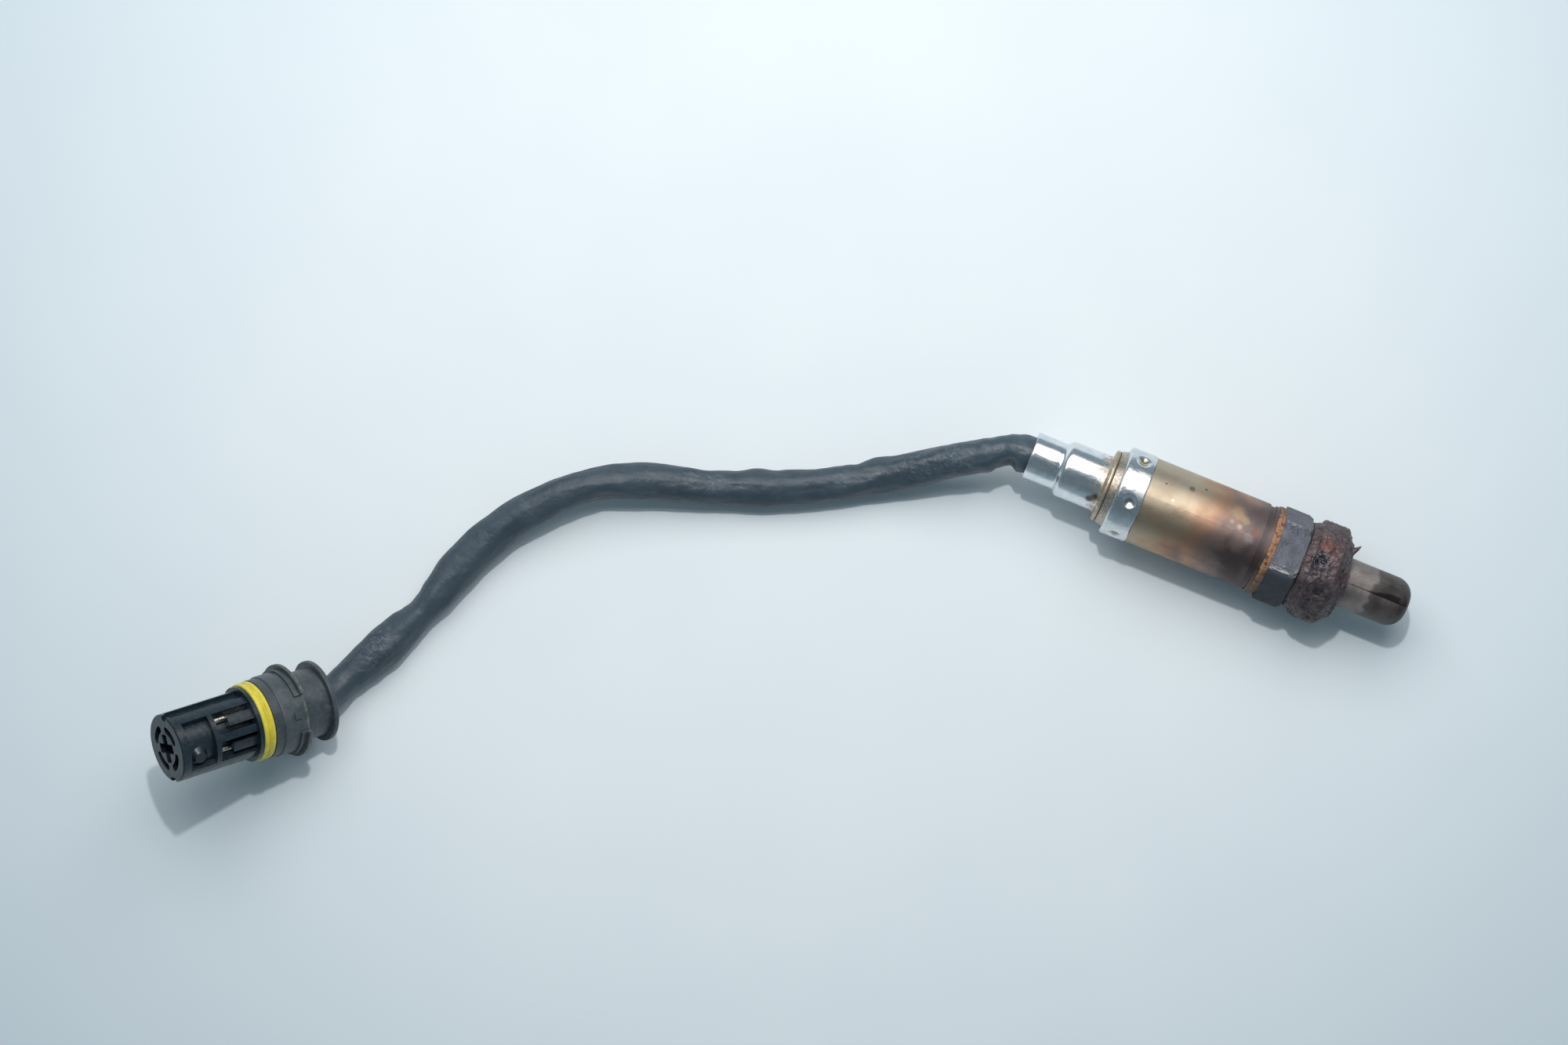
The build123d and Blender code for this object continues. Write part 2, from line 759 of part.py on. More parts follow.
ferrule_bore_r = heater_r + press_gap
with BuildPart() as inner_contact:
    with BuildSketch(side):
        band(element_rear - contact_sheet, element_rear + ferrule_length, ferrule_bore_r,
             ferrule_bore_r + contact_sheet)
        band(element_rear - contact_sheet, element_rear, ferrule_bore_r, ferrule_flange_r)
    revolve(axis=sensor_axis)
    tab_inner_r = ferrule_bore_r + contact_sheet
    with BuildSketch(cross_plane(tab_rear)):
        with PolarLocations((tab_inner_r + blade_inner_r - press_gap) / 2, 1, start_angle=lead_turn + 270):
            Rectangle(blade_inner_r - press_gap - tab_inner_r, blade_width)
    extrude(amount=contact_tab_length - contact_sheet)
finish(inner_contact, "inner_contact")

# Connector cap: the rear cover with its boot neck, flange and band, hollow for the wire seal,
# and a spigot that is pushed into the body.
upright = radial_plane(rib_angle)
with BuildPart() as connector_cap:
    with BuildSketch(upright):
        outline((0, -boot_length), (boot_r, -boot_length), (boot_root_r, 0), (0, 0))
        upright_band(0, cap_flange_length, 0, cap_flange_r)
        upright_band(cap_flange_length, cap_front, 0, cap_r)
        upright_band(cap_front, cap_front + spigot_depth, 0, spigot_r)
    revolve(axis=connector_axis)
    with BuildSketch(upright):
        upright_band(-boot_length, cap_floor, 0, cap_bore_r)
        upright_band(cap_floor, cap_front + spigot_depth, 0, cap_hollow_r)
    revolve(axis=connector_axis, mode=Mode.SUBTRACT)
    flange_edges = connector_cap.edges().filter_by(GeomType.CIRCLE).sort_by(SortBy.RADIUS)[-2:]
    fillet(flange_edges, cap_flange_length / 4)
finish(connector_cap, "connector_cap")

# Wire seal: a rubber plug in the cap, with a bore for each lead.
with BuildPart() as wire_seal:
    with BuildSketch(connector.offset(cap_floor)):
        Circle(cap_hollow_r - slip_gap)
        with PolarLocations(inner_lead_circle_r, 4, start_angle=rib_angle + 45):
            Circle(lead_r + slip_gap, mode=Mode.SUBTRACT)
    extrude(amount=wire_seal_length)
finish(wire_seal, "wire_seal")

# Connector body: a ring with a bore for the spigot and the carrier's stub. Its flange is in two
# segments, each a channel that is closed at its ends, with a small square boss in each gap.
segment = 180 - flange_gap
channel_front = cap_front + body_flange_length + channel_length
lip_end = channel_front + channel_lip_length
with BuildPart() as connector_body:
    with BuildSketch(connector.offset(cap_front)):
        Circle(body_r)
        Circle(socket_r, mode=Mode.SUBTRACT)
    extrude(amount=body_length)
    front_rim = connector_body.edges().filter_by(GeomType.CIRCLE).sort_by(SortBy.RADIUS)[-2:]
    fillet(front_rim.sort_by(connector_axis)[-1], body_edge)
    for middle in (rib_angle + 90, rib_angle - 90):
        with BuildSketch(connector.offset(cap_front)) as rim:
            sector((socket_r + body_r) / 2, body_flange_r, middle, segment)
        extrude(rim.sketch, amount=body_flange_length)
        with BuildSketch(connector.offset(cap_front)) as lip:
            sector((socket_r + body_r) / 2, channel_lip_r, middle, segment)
        extrude(lip.sketch, amount=lip_end - cap_front)
        with BuildSketch(connector.offset(cap_front + body_flange_length)) as channel:
            sector(
                body_flange_r - channel_depth,
                body_flange_r + channel_depth,
                middle,
                segment - 2 * channel_end,
            )
        extrude(channel.sketch, amount=channel_length, mode=Mode.SUBTRACT)
    with BuildSketch(connector.offset(cap_front + body_boss_offset)) as bosses:
        with PolarLocations(body_r, 2, start_angle=rib_angle):
            Rectangle(2 * body_boss_height, body_boss_width)
    extrude(bosses.sketch, amount=body_boss_width)
finish(connector_body, "connector_body")

# Spacer ring and the double-lip seal, both on the carrier's stub.
with BuildPart() as spacer_ring:
    with BuildSketch(connector.offset(body_front)):
        Circle(spacer_r)
        Circle(spigot_r + slip_gap, mode=Mode.SUBTRACT)
    extrude(amount=spacer_length)
finish(spacer_ring, "spacer_ring")

with BuildPart() as connector_seal:
    with BuildSketch(upright) as half:
        upright_band(spacer_front, seal_front, spigot_r + slip_gap, seal_r)
        fillet(half.vertices().group_by(Axis.X)[-1], seal_lip / 2)
    revolve(axis=connector_axis)
    with BuildSketch(upright):
        outline(
            (seal_r - seal_groove_depth, (spacer_front + seal_front) / 2),
            (seal_r + press_gap, spacer_front + seal_lip),
            (seal_r + press_gap, seal_front - seal_lip),
        )
    revolve(axis=connector_axis, mode=Mode.SUBTRACT)
finish(connector_seal, "connector_seal")

# Contact carrier: the moulded front housing and its stub, with a pocket for each terminal,
# windows in its sides, latch fingers in the rear windows, two keyways, and the contact face.
window_middle_offset = (window_side + rib_width_angle) / 4
window_spread = (window_side - rib_width_angle) / 2
front_window_start = nose - front_land - front_window_length
rear_window_length = front_window_start - window_rib - collar_front
window_floor_r = carrier_r - front_window_depth
button_root_r = math.sqrt(window_floor_r**2 - button_r**2) - slip_gap
with BuildPart() as contact_carrier:
    with BuildSketch(upright) as half:
        upright_band(collar_front, nose, 0, carrier_r)
        chamfer(half.vertices().group_by(Axis.Y)[-1].sort_by(Axis.X)[-1], carrier_edge)
        upright_band(seal_front, collar_front, 0, carrier_collar_r)
        upright_band(stub_rear, seal_front, 0, spigot_r)
    revolve(axis=connector_axis)
    for back in (0, 180):
        with BuildSketch(connector.offset(front_window_start)) as front_window:
            sector(window_floor_r, body_r, rib_angle + back, window_side)
        extrude(front_window.sketch, amount=front_window_length, mode=Mode.SUBTRACT)
        for way in (-1, 1):
            middle = rib_angle + back + way * window_middle_offset
            with BuildSketch(connector.offset(collar_front)) as rear_window:
                sector(carrier_r - rear_window_depth, body_r, middle, window_spread)
            extrude(rear_window.sketch, amount=rear_window_length, mode=Mode.SUBTRACT)
            with BuildSketch(connector.offset(collar_front)) as latch:
                sector(
                    carrier_r - rear_window_depth - press_gap,
                    carrier_r - latch_top_gap,
                    middle,
                    latch_angle,
                )
            extrude(latch.sketch, amount=latch_length)
    button_plane = facing_plane(rib_angle - window_middle_offset, nose - front_land - button_offset)
    with BuildSketch(button_plane.offset(button_root_r)) as button:
        Circle(button_r)
    extrude(button.sketch, amount=window_floor_r + button_height - button_root_r, taper=button_taper)
    for offset, width, start in (
        (key_offset, key_width, key_wall),
        (second_key_offset, second_key_width, 0),
    ):
        for cut_width, cut_end in ((width, nose - start), (key_notch_width, nose)):
            with BuildSketch(connector.offset(collar_front)) as keyway:
                with PolarLocations(carrier_r, 1, start_angle=rib_angle + offset):
                    Rectangle(2 * key_depth, cut_width)
            extrude(keyway.sketch, amount=cut_end - collar_front, mode=Mode.SUBTRACT)
    with BuildSketch(connector.offset(stub_rear)) as pockets:
        with PolarLocations(terminal_circle_r, 4, start_angle=rib_angle + 45):
            Rectangle(pocket_size, pocket_size)
    extrude(pockets.sketch, amount=nose - slot_depth - stub_rear, mode=Mode.SUBTRACT)
    with BuildSketch(connector.offset(nose - slot_depth)) as slots:
        for quarter in range(4):
            middle = rib_angle + 45 + 90 * quarter
            slot_inner_r = terminal_circle_r - slot_width / 2
            sector(slot_inner_r, slot_inner_r + slot_width, middle, slot_span)
            slot_start = middle - slot_span / 2
            with PolarLocations(terminal_circle_r, 2, slot_start, slot_span, endpoint=True):
                Circle(slot_width / 2)
    extrude(slots.sketch, amount=slot_depth, mode=Mode.SUBTRACT)
    with BuildSketch(connector.offset(nose - cross_depth)) as cross:
        for quarter in range(2):
            Rectangle(2 * cross_reach, cross_width, rotation=rib_angle + 90 * quarter)
    extrude(cross.sketch, amount=cross_depth, mode=Mode.SUBTRACT)
finish(contact_carrier, "contact_carrier")

# Terminals and the leads behind them. A lead comes out of the harness near the axis, passes the
# wire seal and bends out to its terminal's crimp barrel.
terminal_front = nose - slot_depth - terminal_front_gap
box_start = terminal_barrel_start + terminal_barrel_length
socket_start = box_start + terminal_box_length
bend_start = cap_floor + wire_seal_length
for number in range(4):
    angle = rib_angle + 45 + 90 * number
    with BuildPart() as terminal:
        with BuildSketch(connector.offset(terminal_barrel_start)):
            with PolarLocations(terminal_circle_r, 1, start_angle=angle):
                Circle(barrel_r - barrel_wall / 2)
                Circle(lead_r + press_gap, mode=Mode.SUBTRACT)
        extrude(amount=terminal_barrel_length)
        with BuildSketch(connector.offset(box_start)):
            with PolarLocations(terminal_circle_r, 1, start_angle=angle):
                Rectangle(terminal_box, terminal_box)
        extrude(amount=terminal_box_length)
        with BuildSketch(connector.offset(socket_start)):
            with PolarLocations(terminal_circle_r, 1, start_angle=angle):
                Circle(terminal_socket_r)
        extrude(amount=terminal_front - socket_start)
        with BuildSketch(connector.offset(socket_start)):
            with PolarLocations(terminal_circle_r, 1, start_angle=angle):
                Circle(terminal_socket_bore_r)
        extrude(amount=terminal_front - socket_start, mode=Mode.SUBTRACT)
    finish(terminal, f"terminal_{number + 1}")

    with BuildPart() as inner_lead:
        with BuildLine(radial_plane(angle)) as run:
            FilletPolyline(
                (inner_lead_circle_r, -boot_length),
                (inner_lead_circle_r, bend_start + lead_r),
                (terminal_circle_r, stub_rear - lead_r),
                (terminal_circle_r, box_start),
                radius=lead_bend_r,
            )
        with BuildSketch(connector.offset(-boot_length)):
            with PolarLocations(inner_lead_circle_r, 1, start_angle=angle):
                Circle(lead_r)
        sweep(path=run.wires()[0])
    finish(inner_lead, f"inner_lead_{number + 1}")

# Harness sleeve: the tube's route, from the grommet to the connector's boot. Its points are
# chosen by hand, and each corner's arc is as large as its two runs allow.
boot_end = connector.from_local_coords(Vector(0, 0, -boot_length))
last_run = connector.from_local_coords(Vector(0, 0, -boot_length - boot_run))
route = [
    (seat_x + grommet_rear, 0, axis_height),
    (-54.0, 0, axis_height),
    (-58.7, -1.5, 12.4),
    (-64.9, -5.6, 11.1),
    (-74.4, -12.0, 7.6),
    (-85.6, -19.2, 4.9),
    (-98.6, -26.9, 4.62),
    (-113.6, -33.9, 4.62),
    (-128.2, -39.0, 5.3),
    (-141.6, -43.7, 7.3),
    (-152.5, -49.9, 8.2),
    (-161.9, -58.1, 7.6),
    (-169.3, -68.2, 6.2),
    (-174.4, -80.1, 5.1),
    (-177.6, -92.2, 4.65),
    (-181.8, -101.8, 4.61),
    (-185.0, -108.4, 4.61),
    (-187.2, -113.6, 4.61),
    (-189.3, -118.3, 4.75),
    tuple(last_run),
    tuple(boot_end),
]
corner_radii = []
for before, corner, after in zip(route, route[1:], route[2:]):
    first, second = Vector(corner) - Vector(before), Vector(after) - Vector(corner)
    half_turn = math.radians(first.get_angle(second)) / 2
    corner_radii.append(arc_share * min(first.length, second.length) / math.tan(half_turn))

with BuildPart() as harness_sleeve:
    with BuildLine() as harness_line:
        FilletPolyline(*route, radius=corner_radii)
    with BuildSketch(Plane(origin=route[0], x_dir=(0, 1, 0), z_dir=(-1, 0, 0))):
        Circle(harness_r)
    sweep(path=harness_line.wires()[0])
finish(harness_sleeve, "harness_sleeve")

harness_length = harness_line.wires()[0].length
tube_volume = math.pi * harness_r**2 * harness_length
print("corner radii", [round(r, 1) for r in corner_radii])
print("runs", [round((Vector(b) - Vector(a)).length, 1) for a, b in zip(route, route[1:])])
print("harness length", round(harness_length, 2))
print("volume over section times length", round(harness_sleeve.part.volume / tube_volume, 5))
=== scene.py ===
import math

import bmesh
import bpy
from mathutils import Euler, Matrix, Vector, noise


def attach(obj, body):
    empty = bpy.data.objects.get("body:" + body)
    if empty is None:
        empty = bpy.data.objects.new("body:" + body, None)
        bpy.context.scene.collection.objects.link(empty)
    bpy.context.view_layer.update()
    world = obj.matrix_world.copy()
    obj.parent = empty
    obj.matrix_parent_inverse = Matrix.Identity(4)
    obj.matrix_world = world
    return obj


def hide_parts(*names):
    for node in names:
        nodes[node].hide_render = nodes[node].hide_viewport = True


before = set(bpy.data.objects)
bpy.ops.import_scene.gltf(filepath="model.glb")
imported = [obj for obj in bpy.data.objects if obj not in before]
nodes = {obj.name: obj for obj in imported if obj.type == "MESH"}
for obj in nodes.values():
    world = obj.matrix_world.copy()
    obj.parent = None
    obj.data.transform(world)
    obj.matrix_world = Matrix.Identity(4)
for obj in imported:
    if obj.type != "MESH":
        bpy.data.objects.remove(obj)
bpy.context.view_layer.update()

scene = bpy.context.scene
scene.view_settings.view_transform = "Standard"

# Housing: one forged and turned steel piece, with the 22 mm hexagon that the spanner turns and the
# threaded shank in front of it. It is uncoated, so exhaust heat has left it blue-grey and stained,
# and the spanner has rubbed its ridges bare.
SEAT = Vector((0.02125, 0.0, 0.0129))  # where the seat face meets the sensor's axis
UNTURNED = Euler((0.0, 0.0, 0.0))


def shade(red, green, blue):
    """A colour for a socket, from the usual 0 to 255 levels."""
    levels = [level / 255 for level in (red, green, blue)]
    return (*[v / 12.92 if v <= 0.04045 else ((v + 0.055) / 1.055) ** 2.4 for v in levels], 1.0)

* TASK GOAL
For the listing above, identify each line bearing "update".

* THE REPLY
    bpy.context.view_layer.update()
bpy.context.view_layer.update()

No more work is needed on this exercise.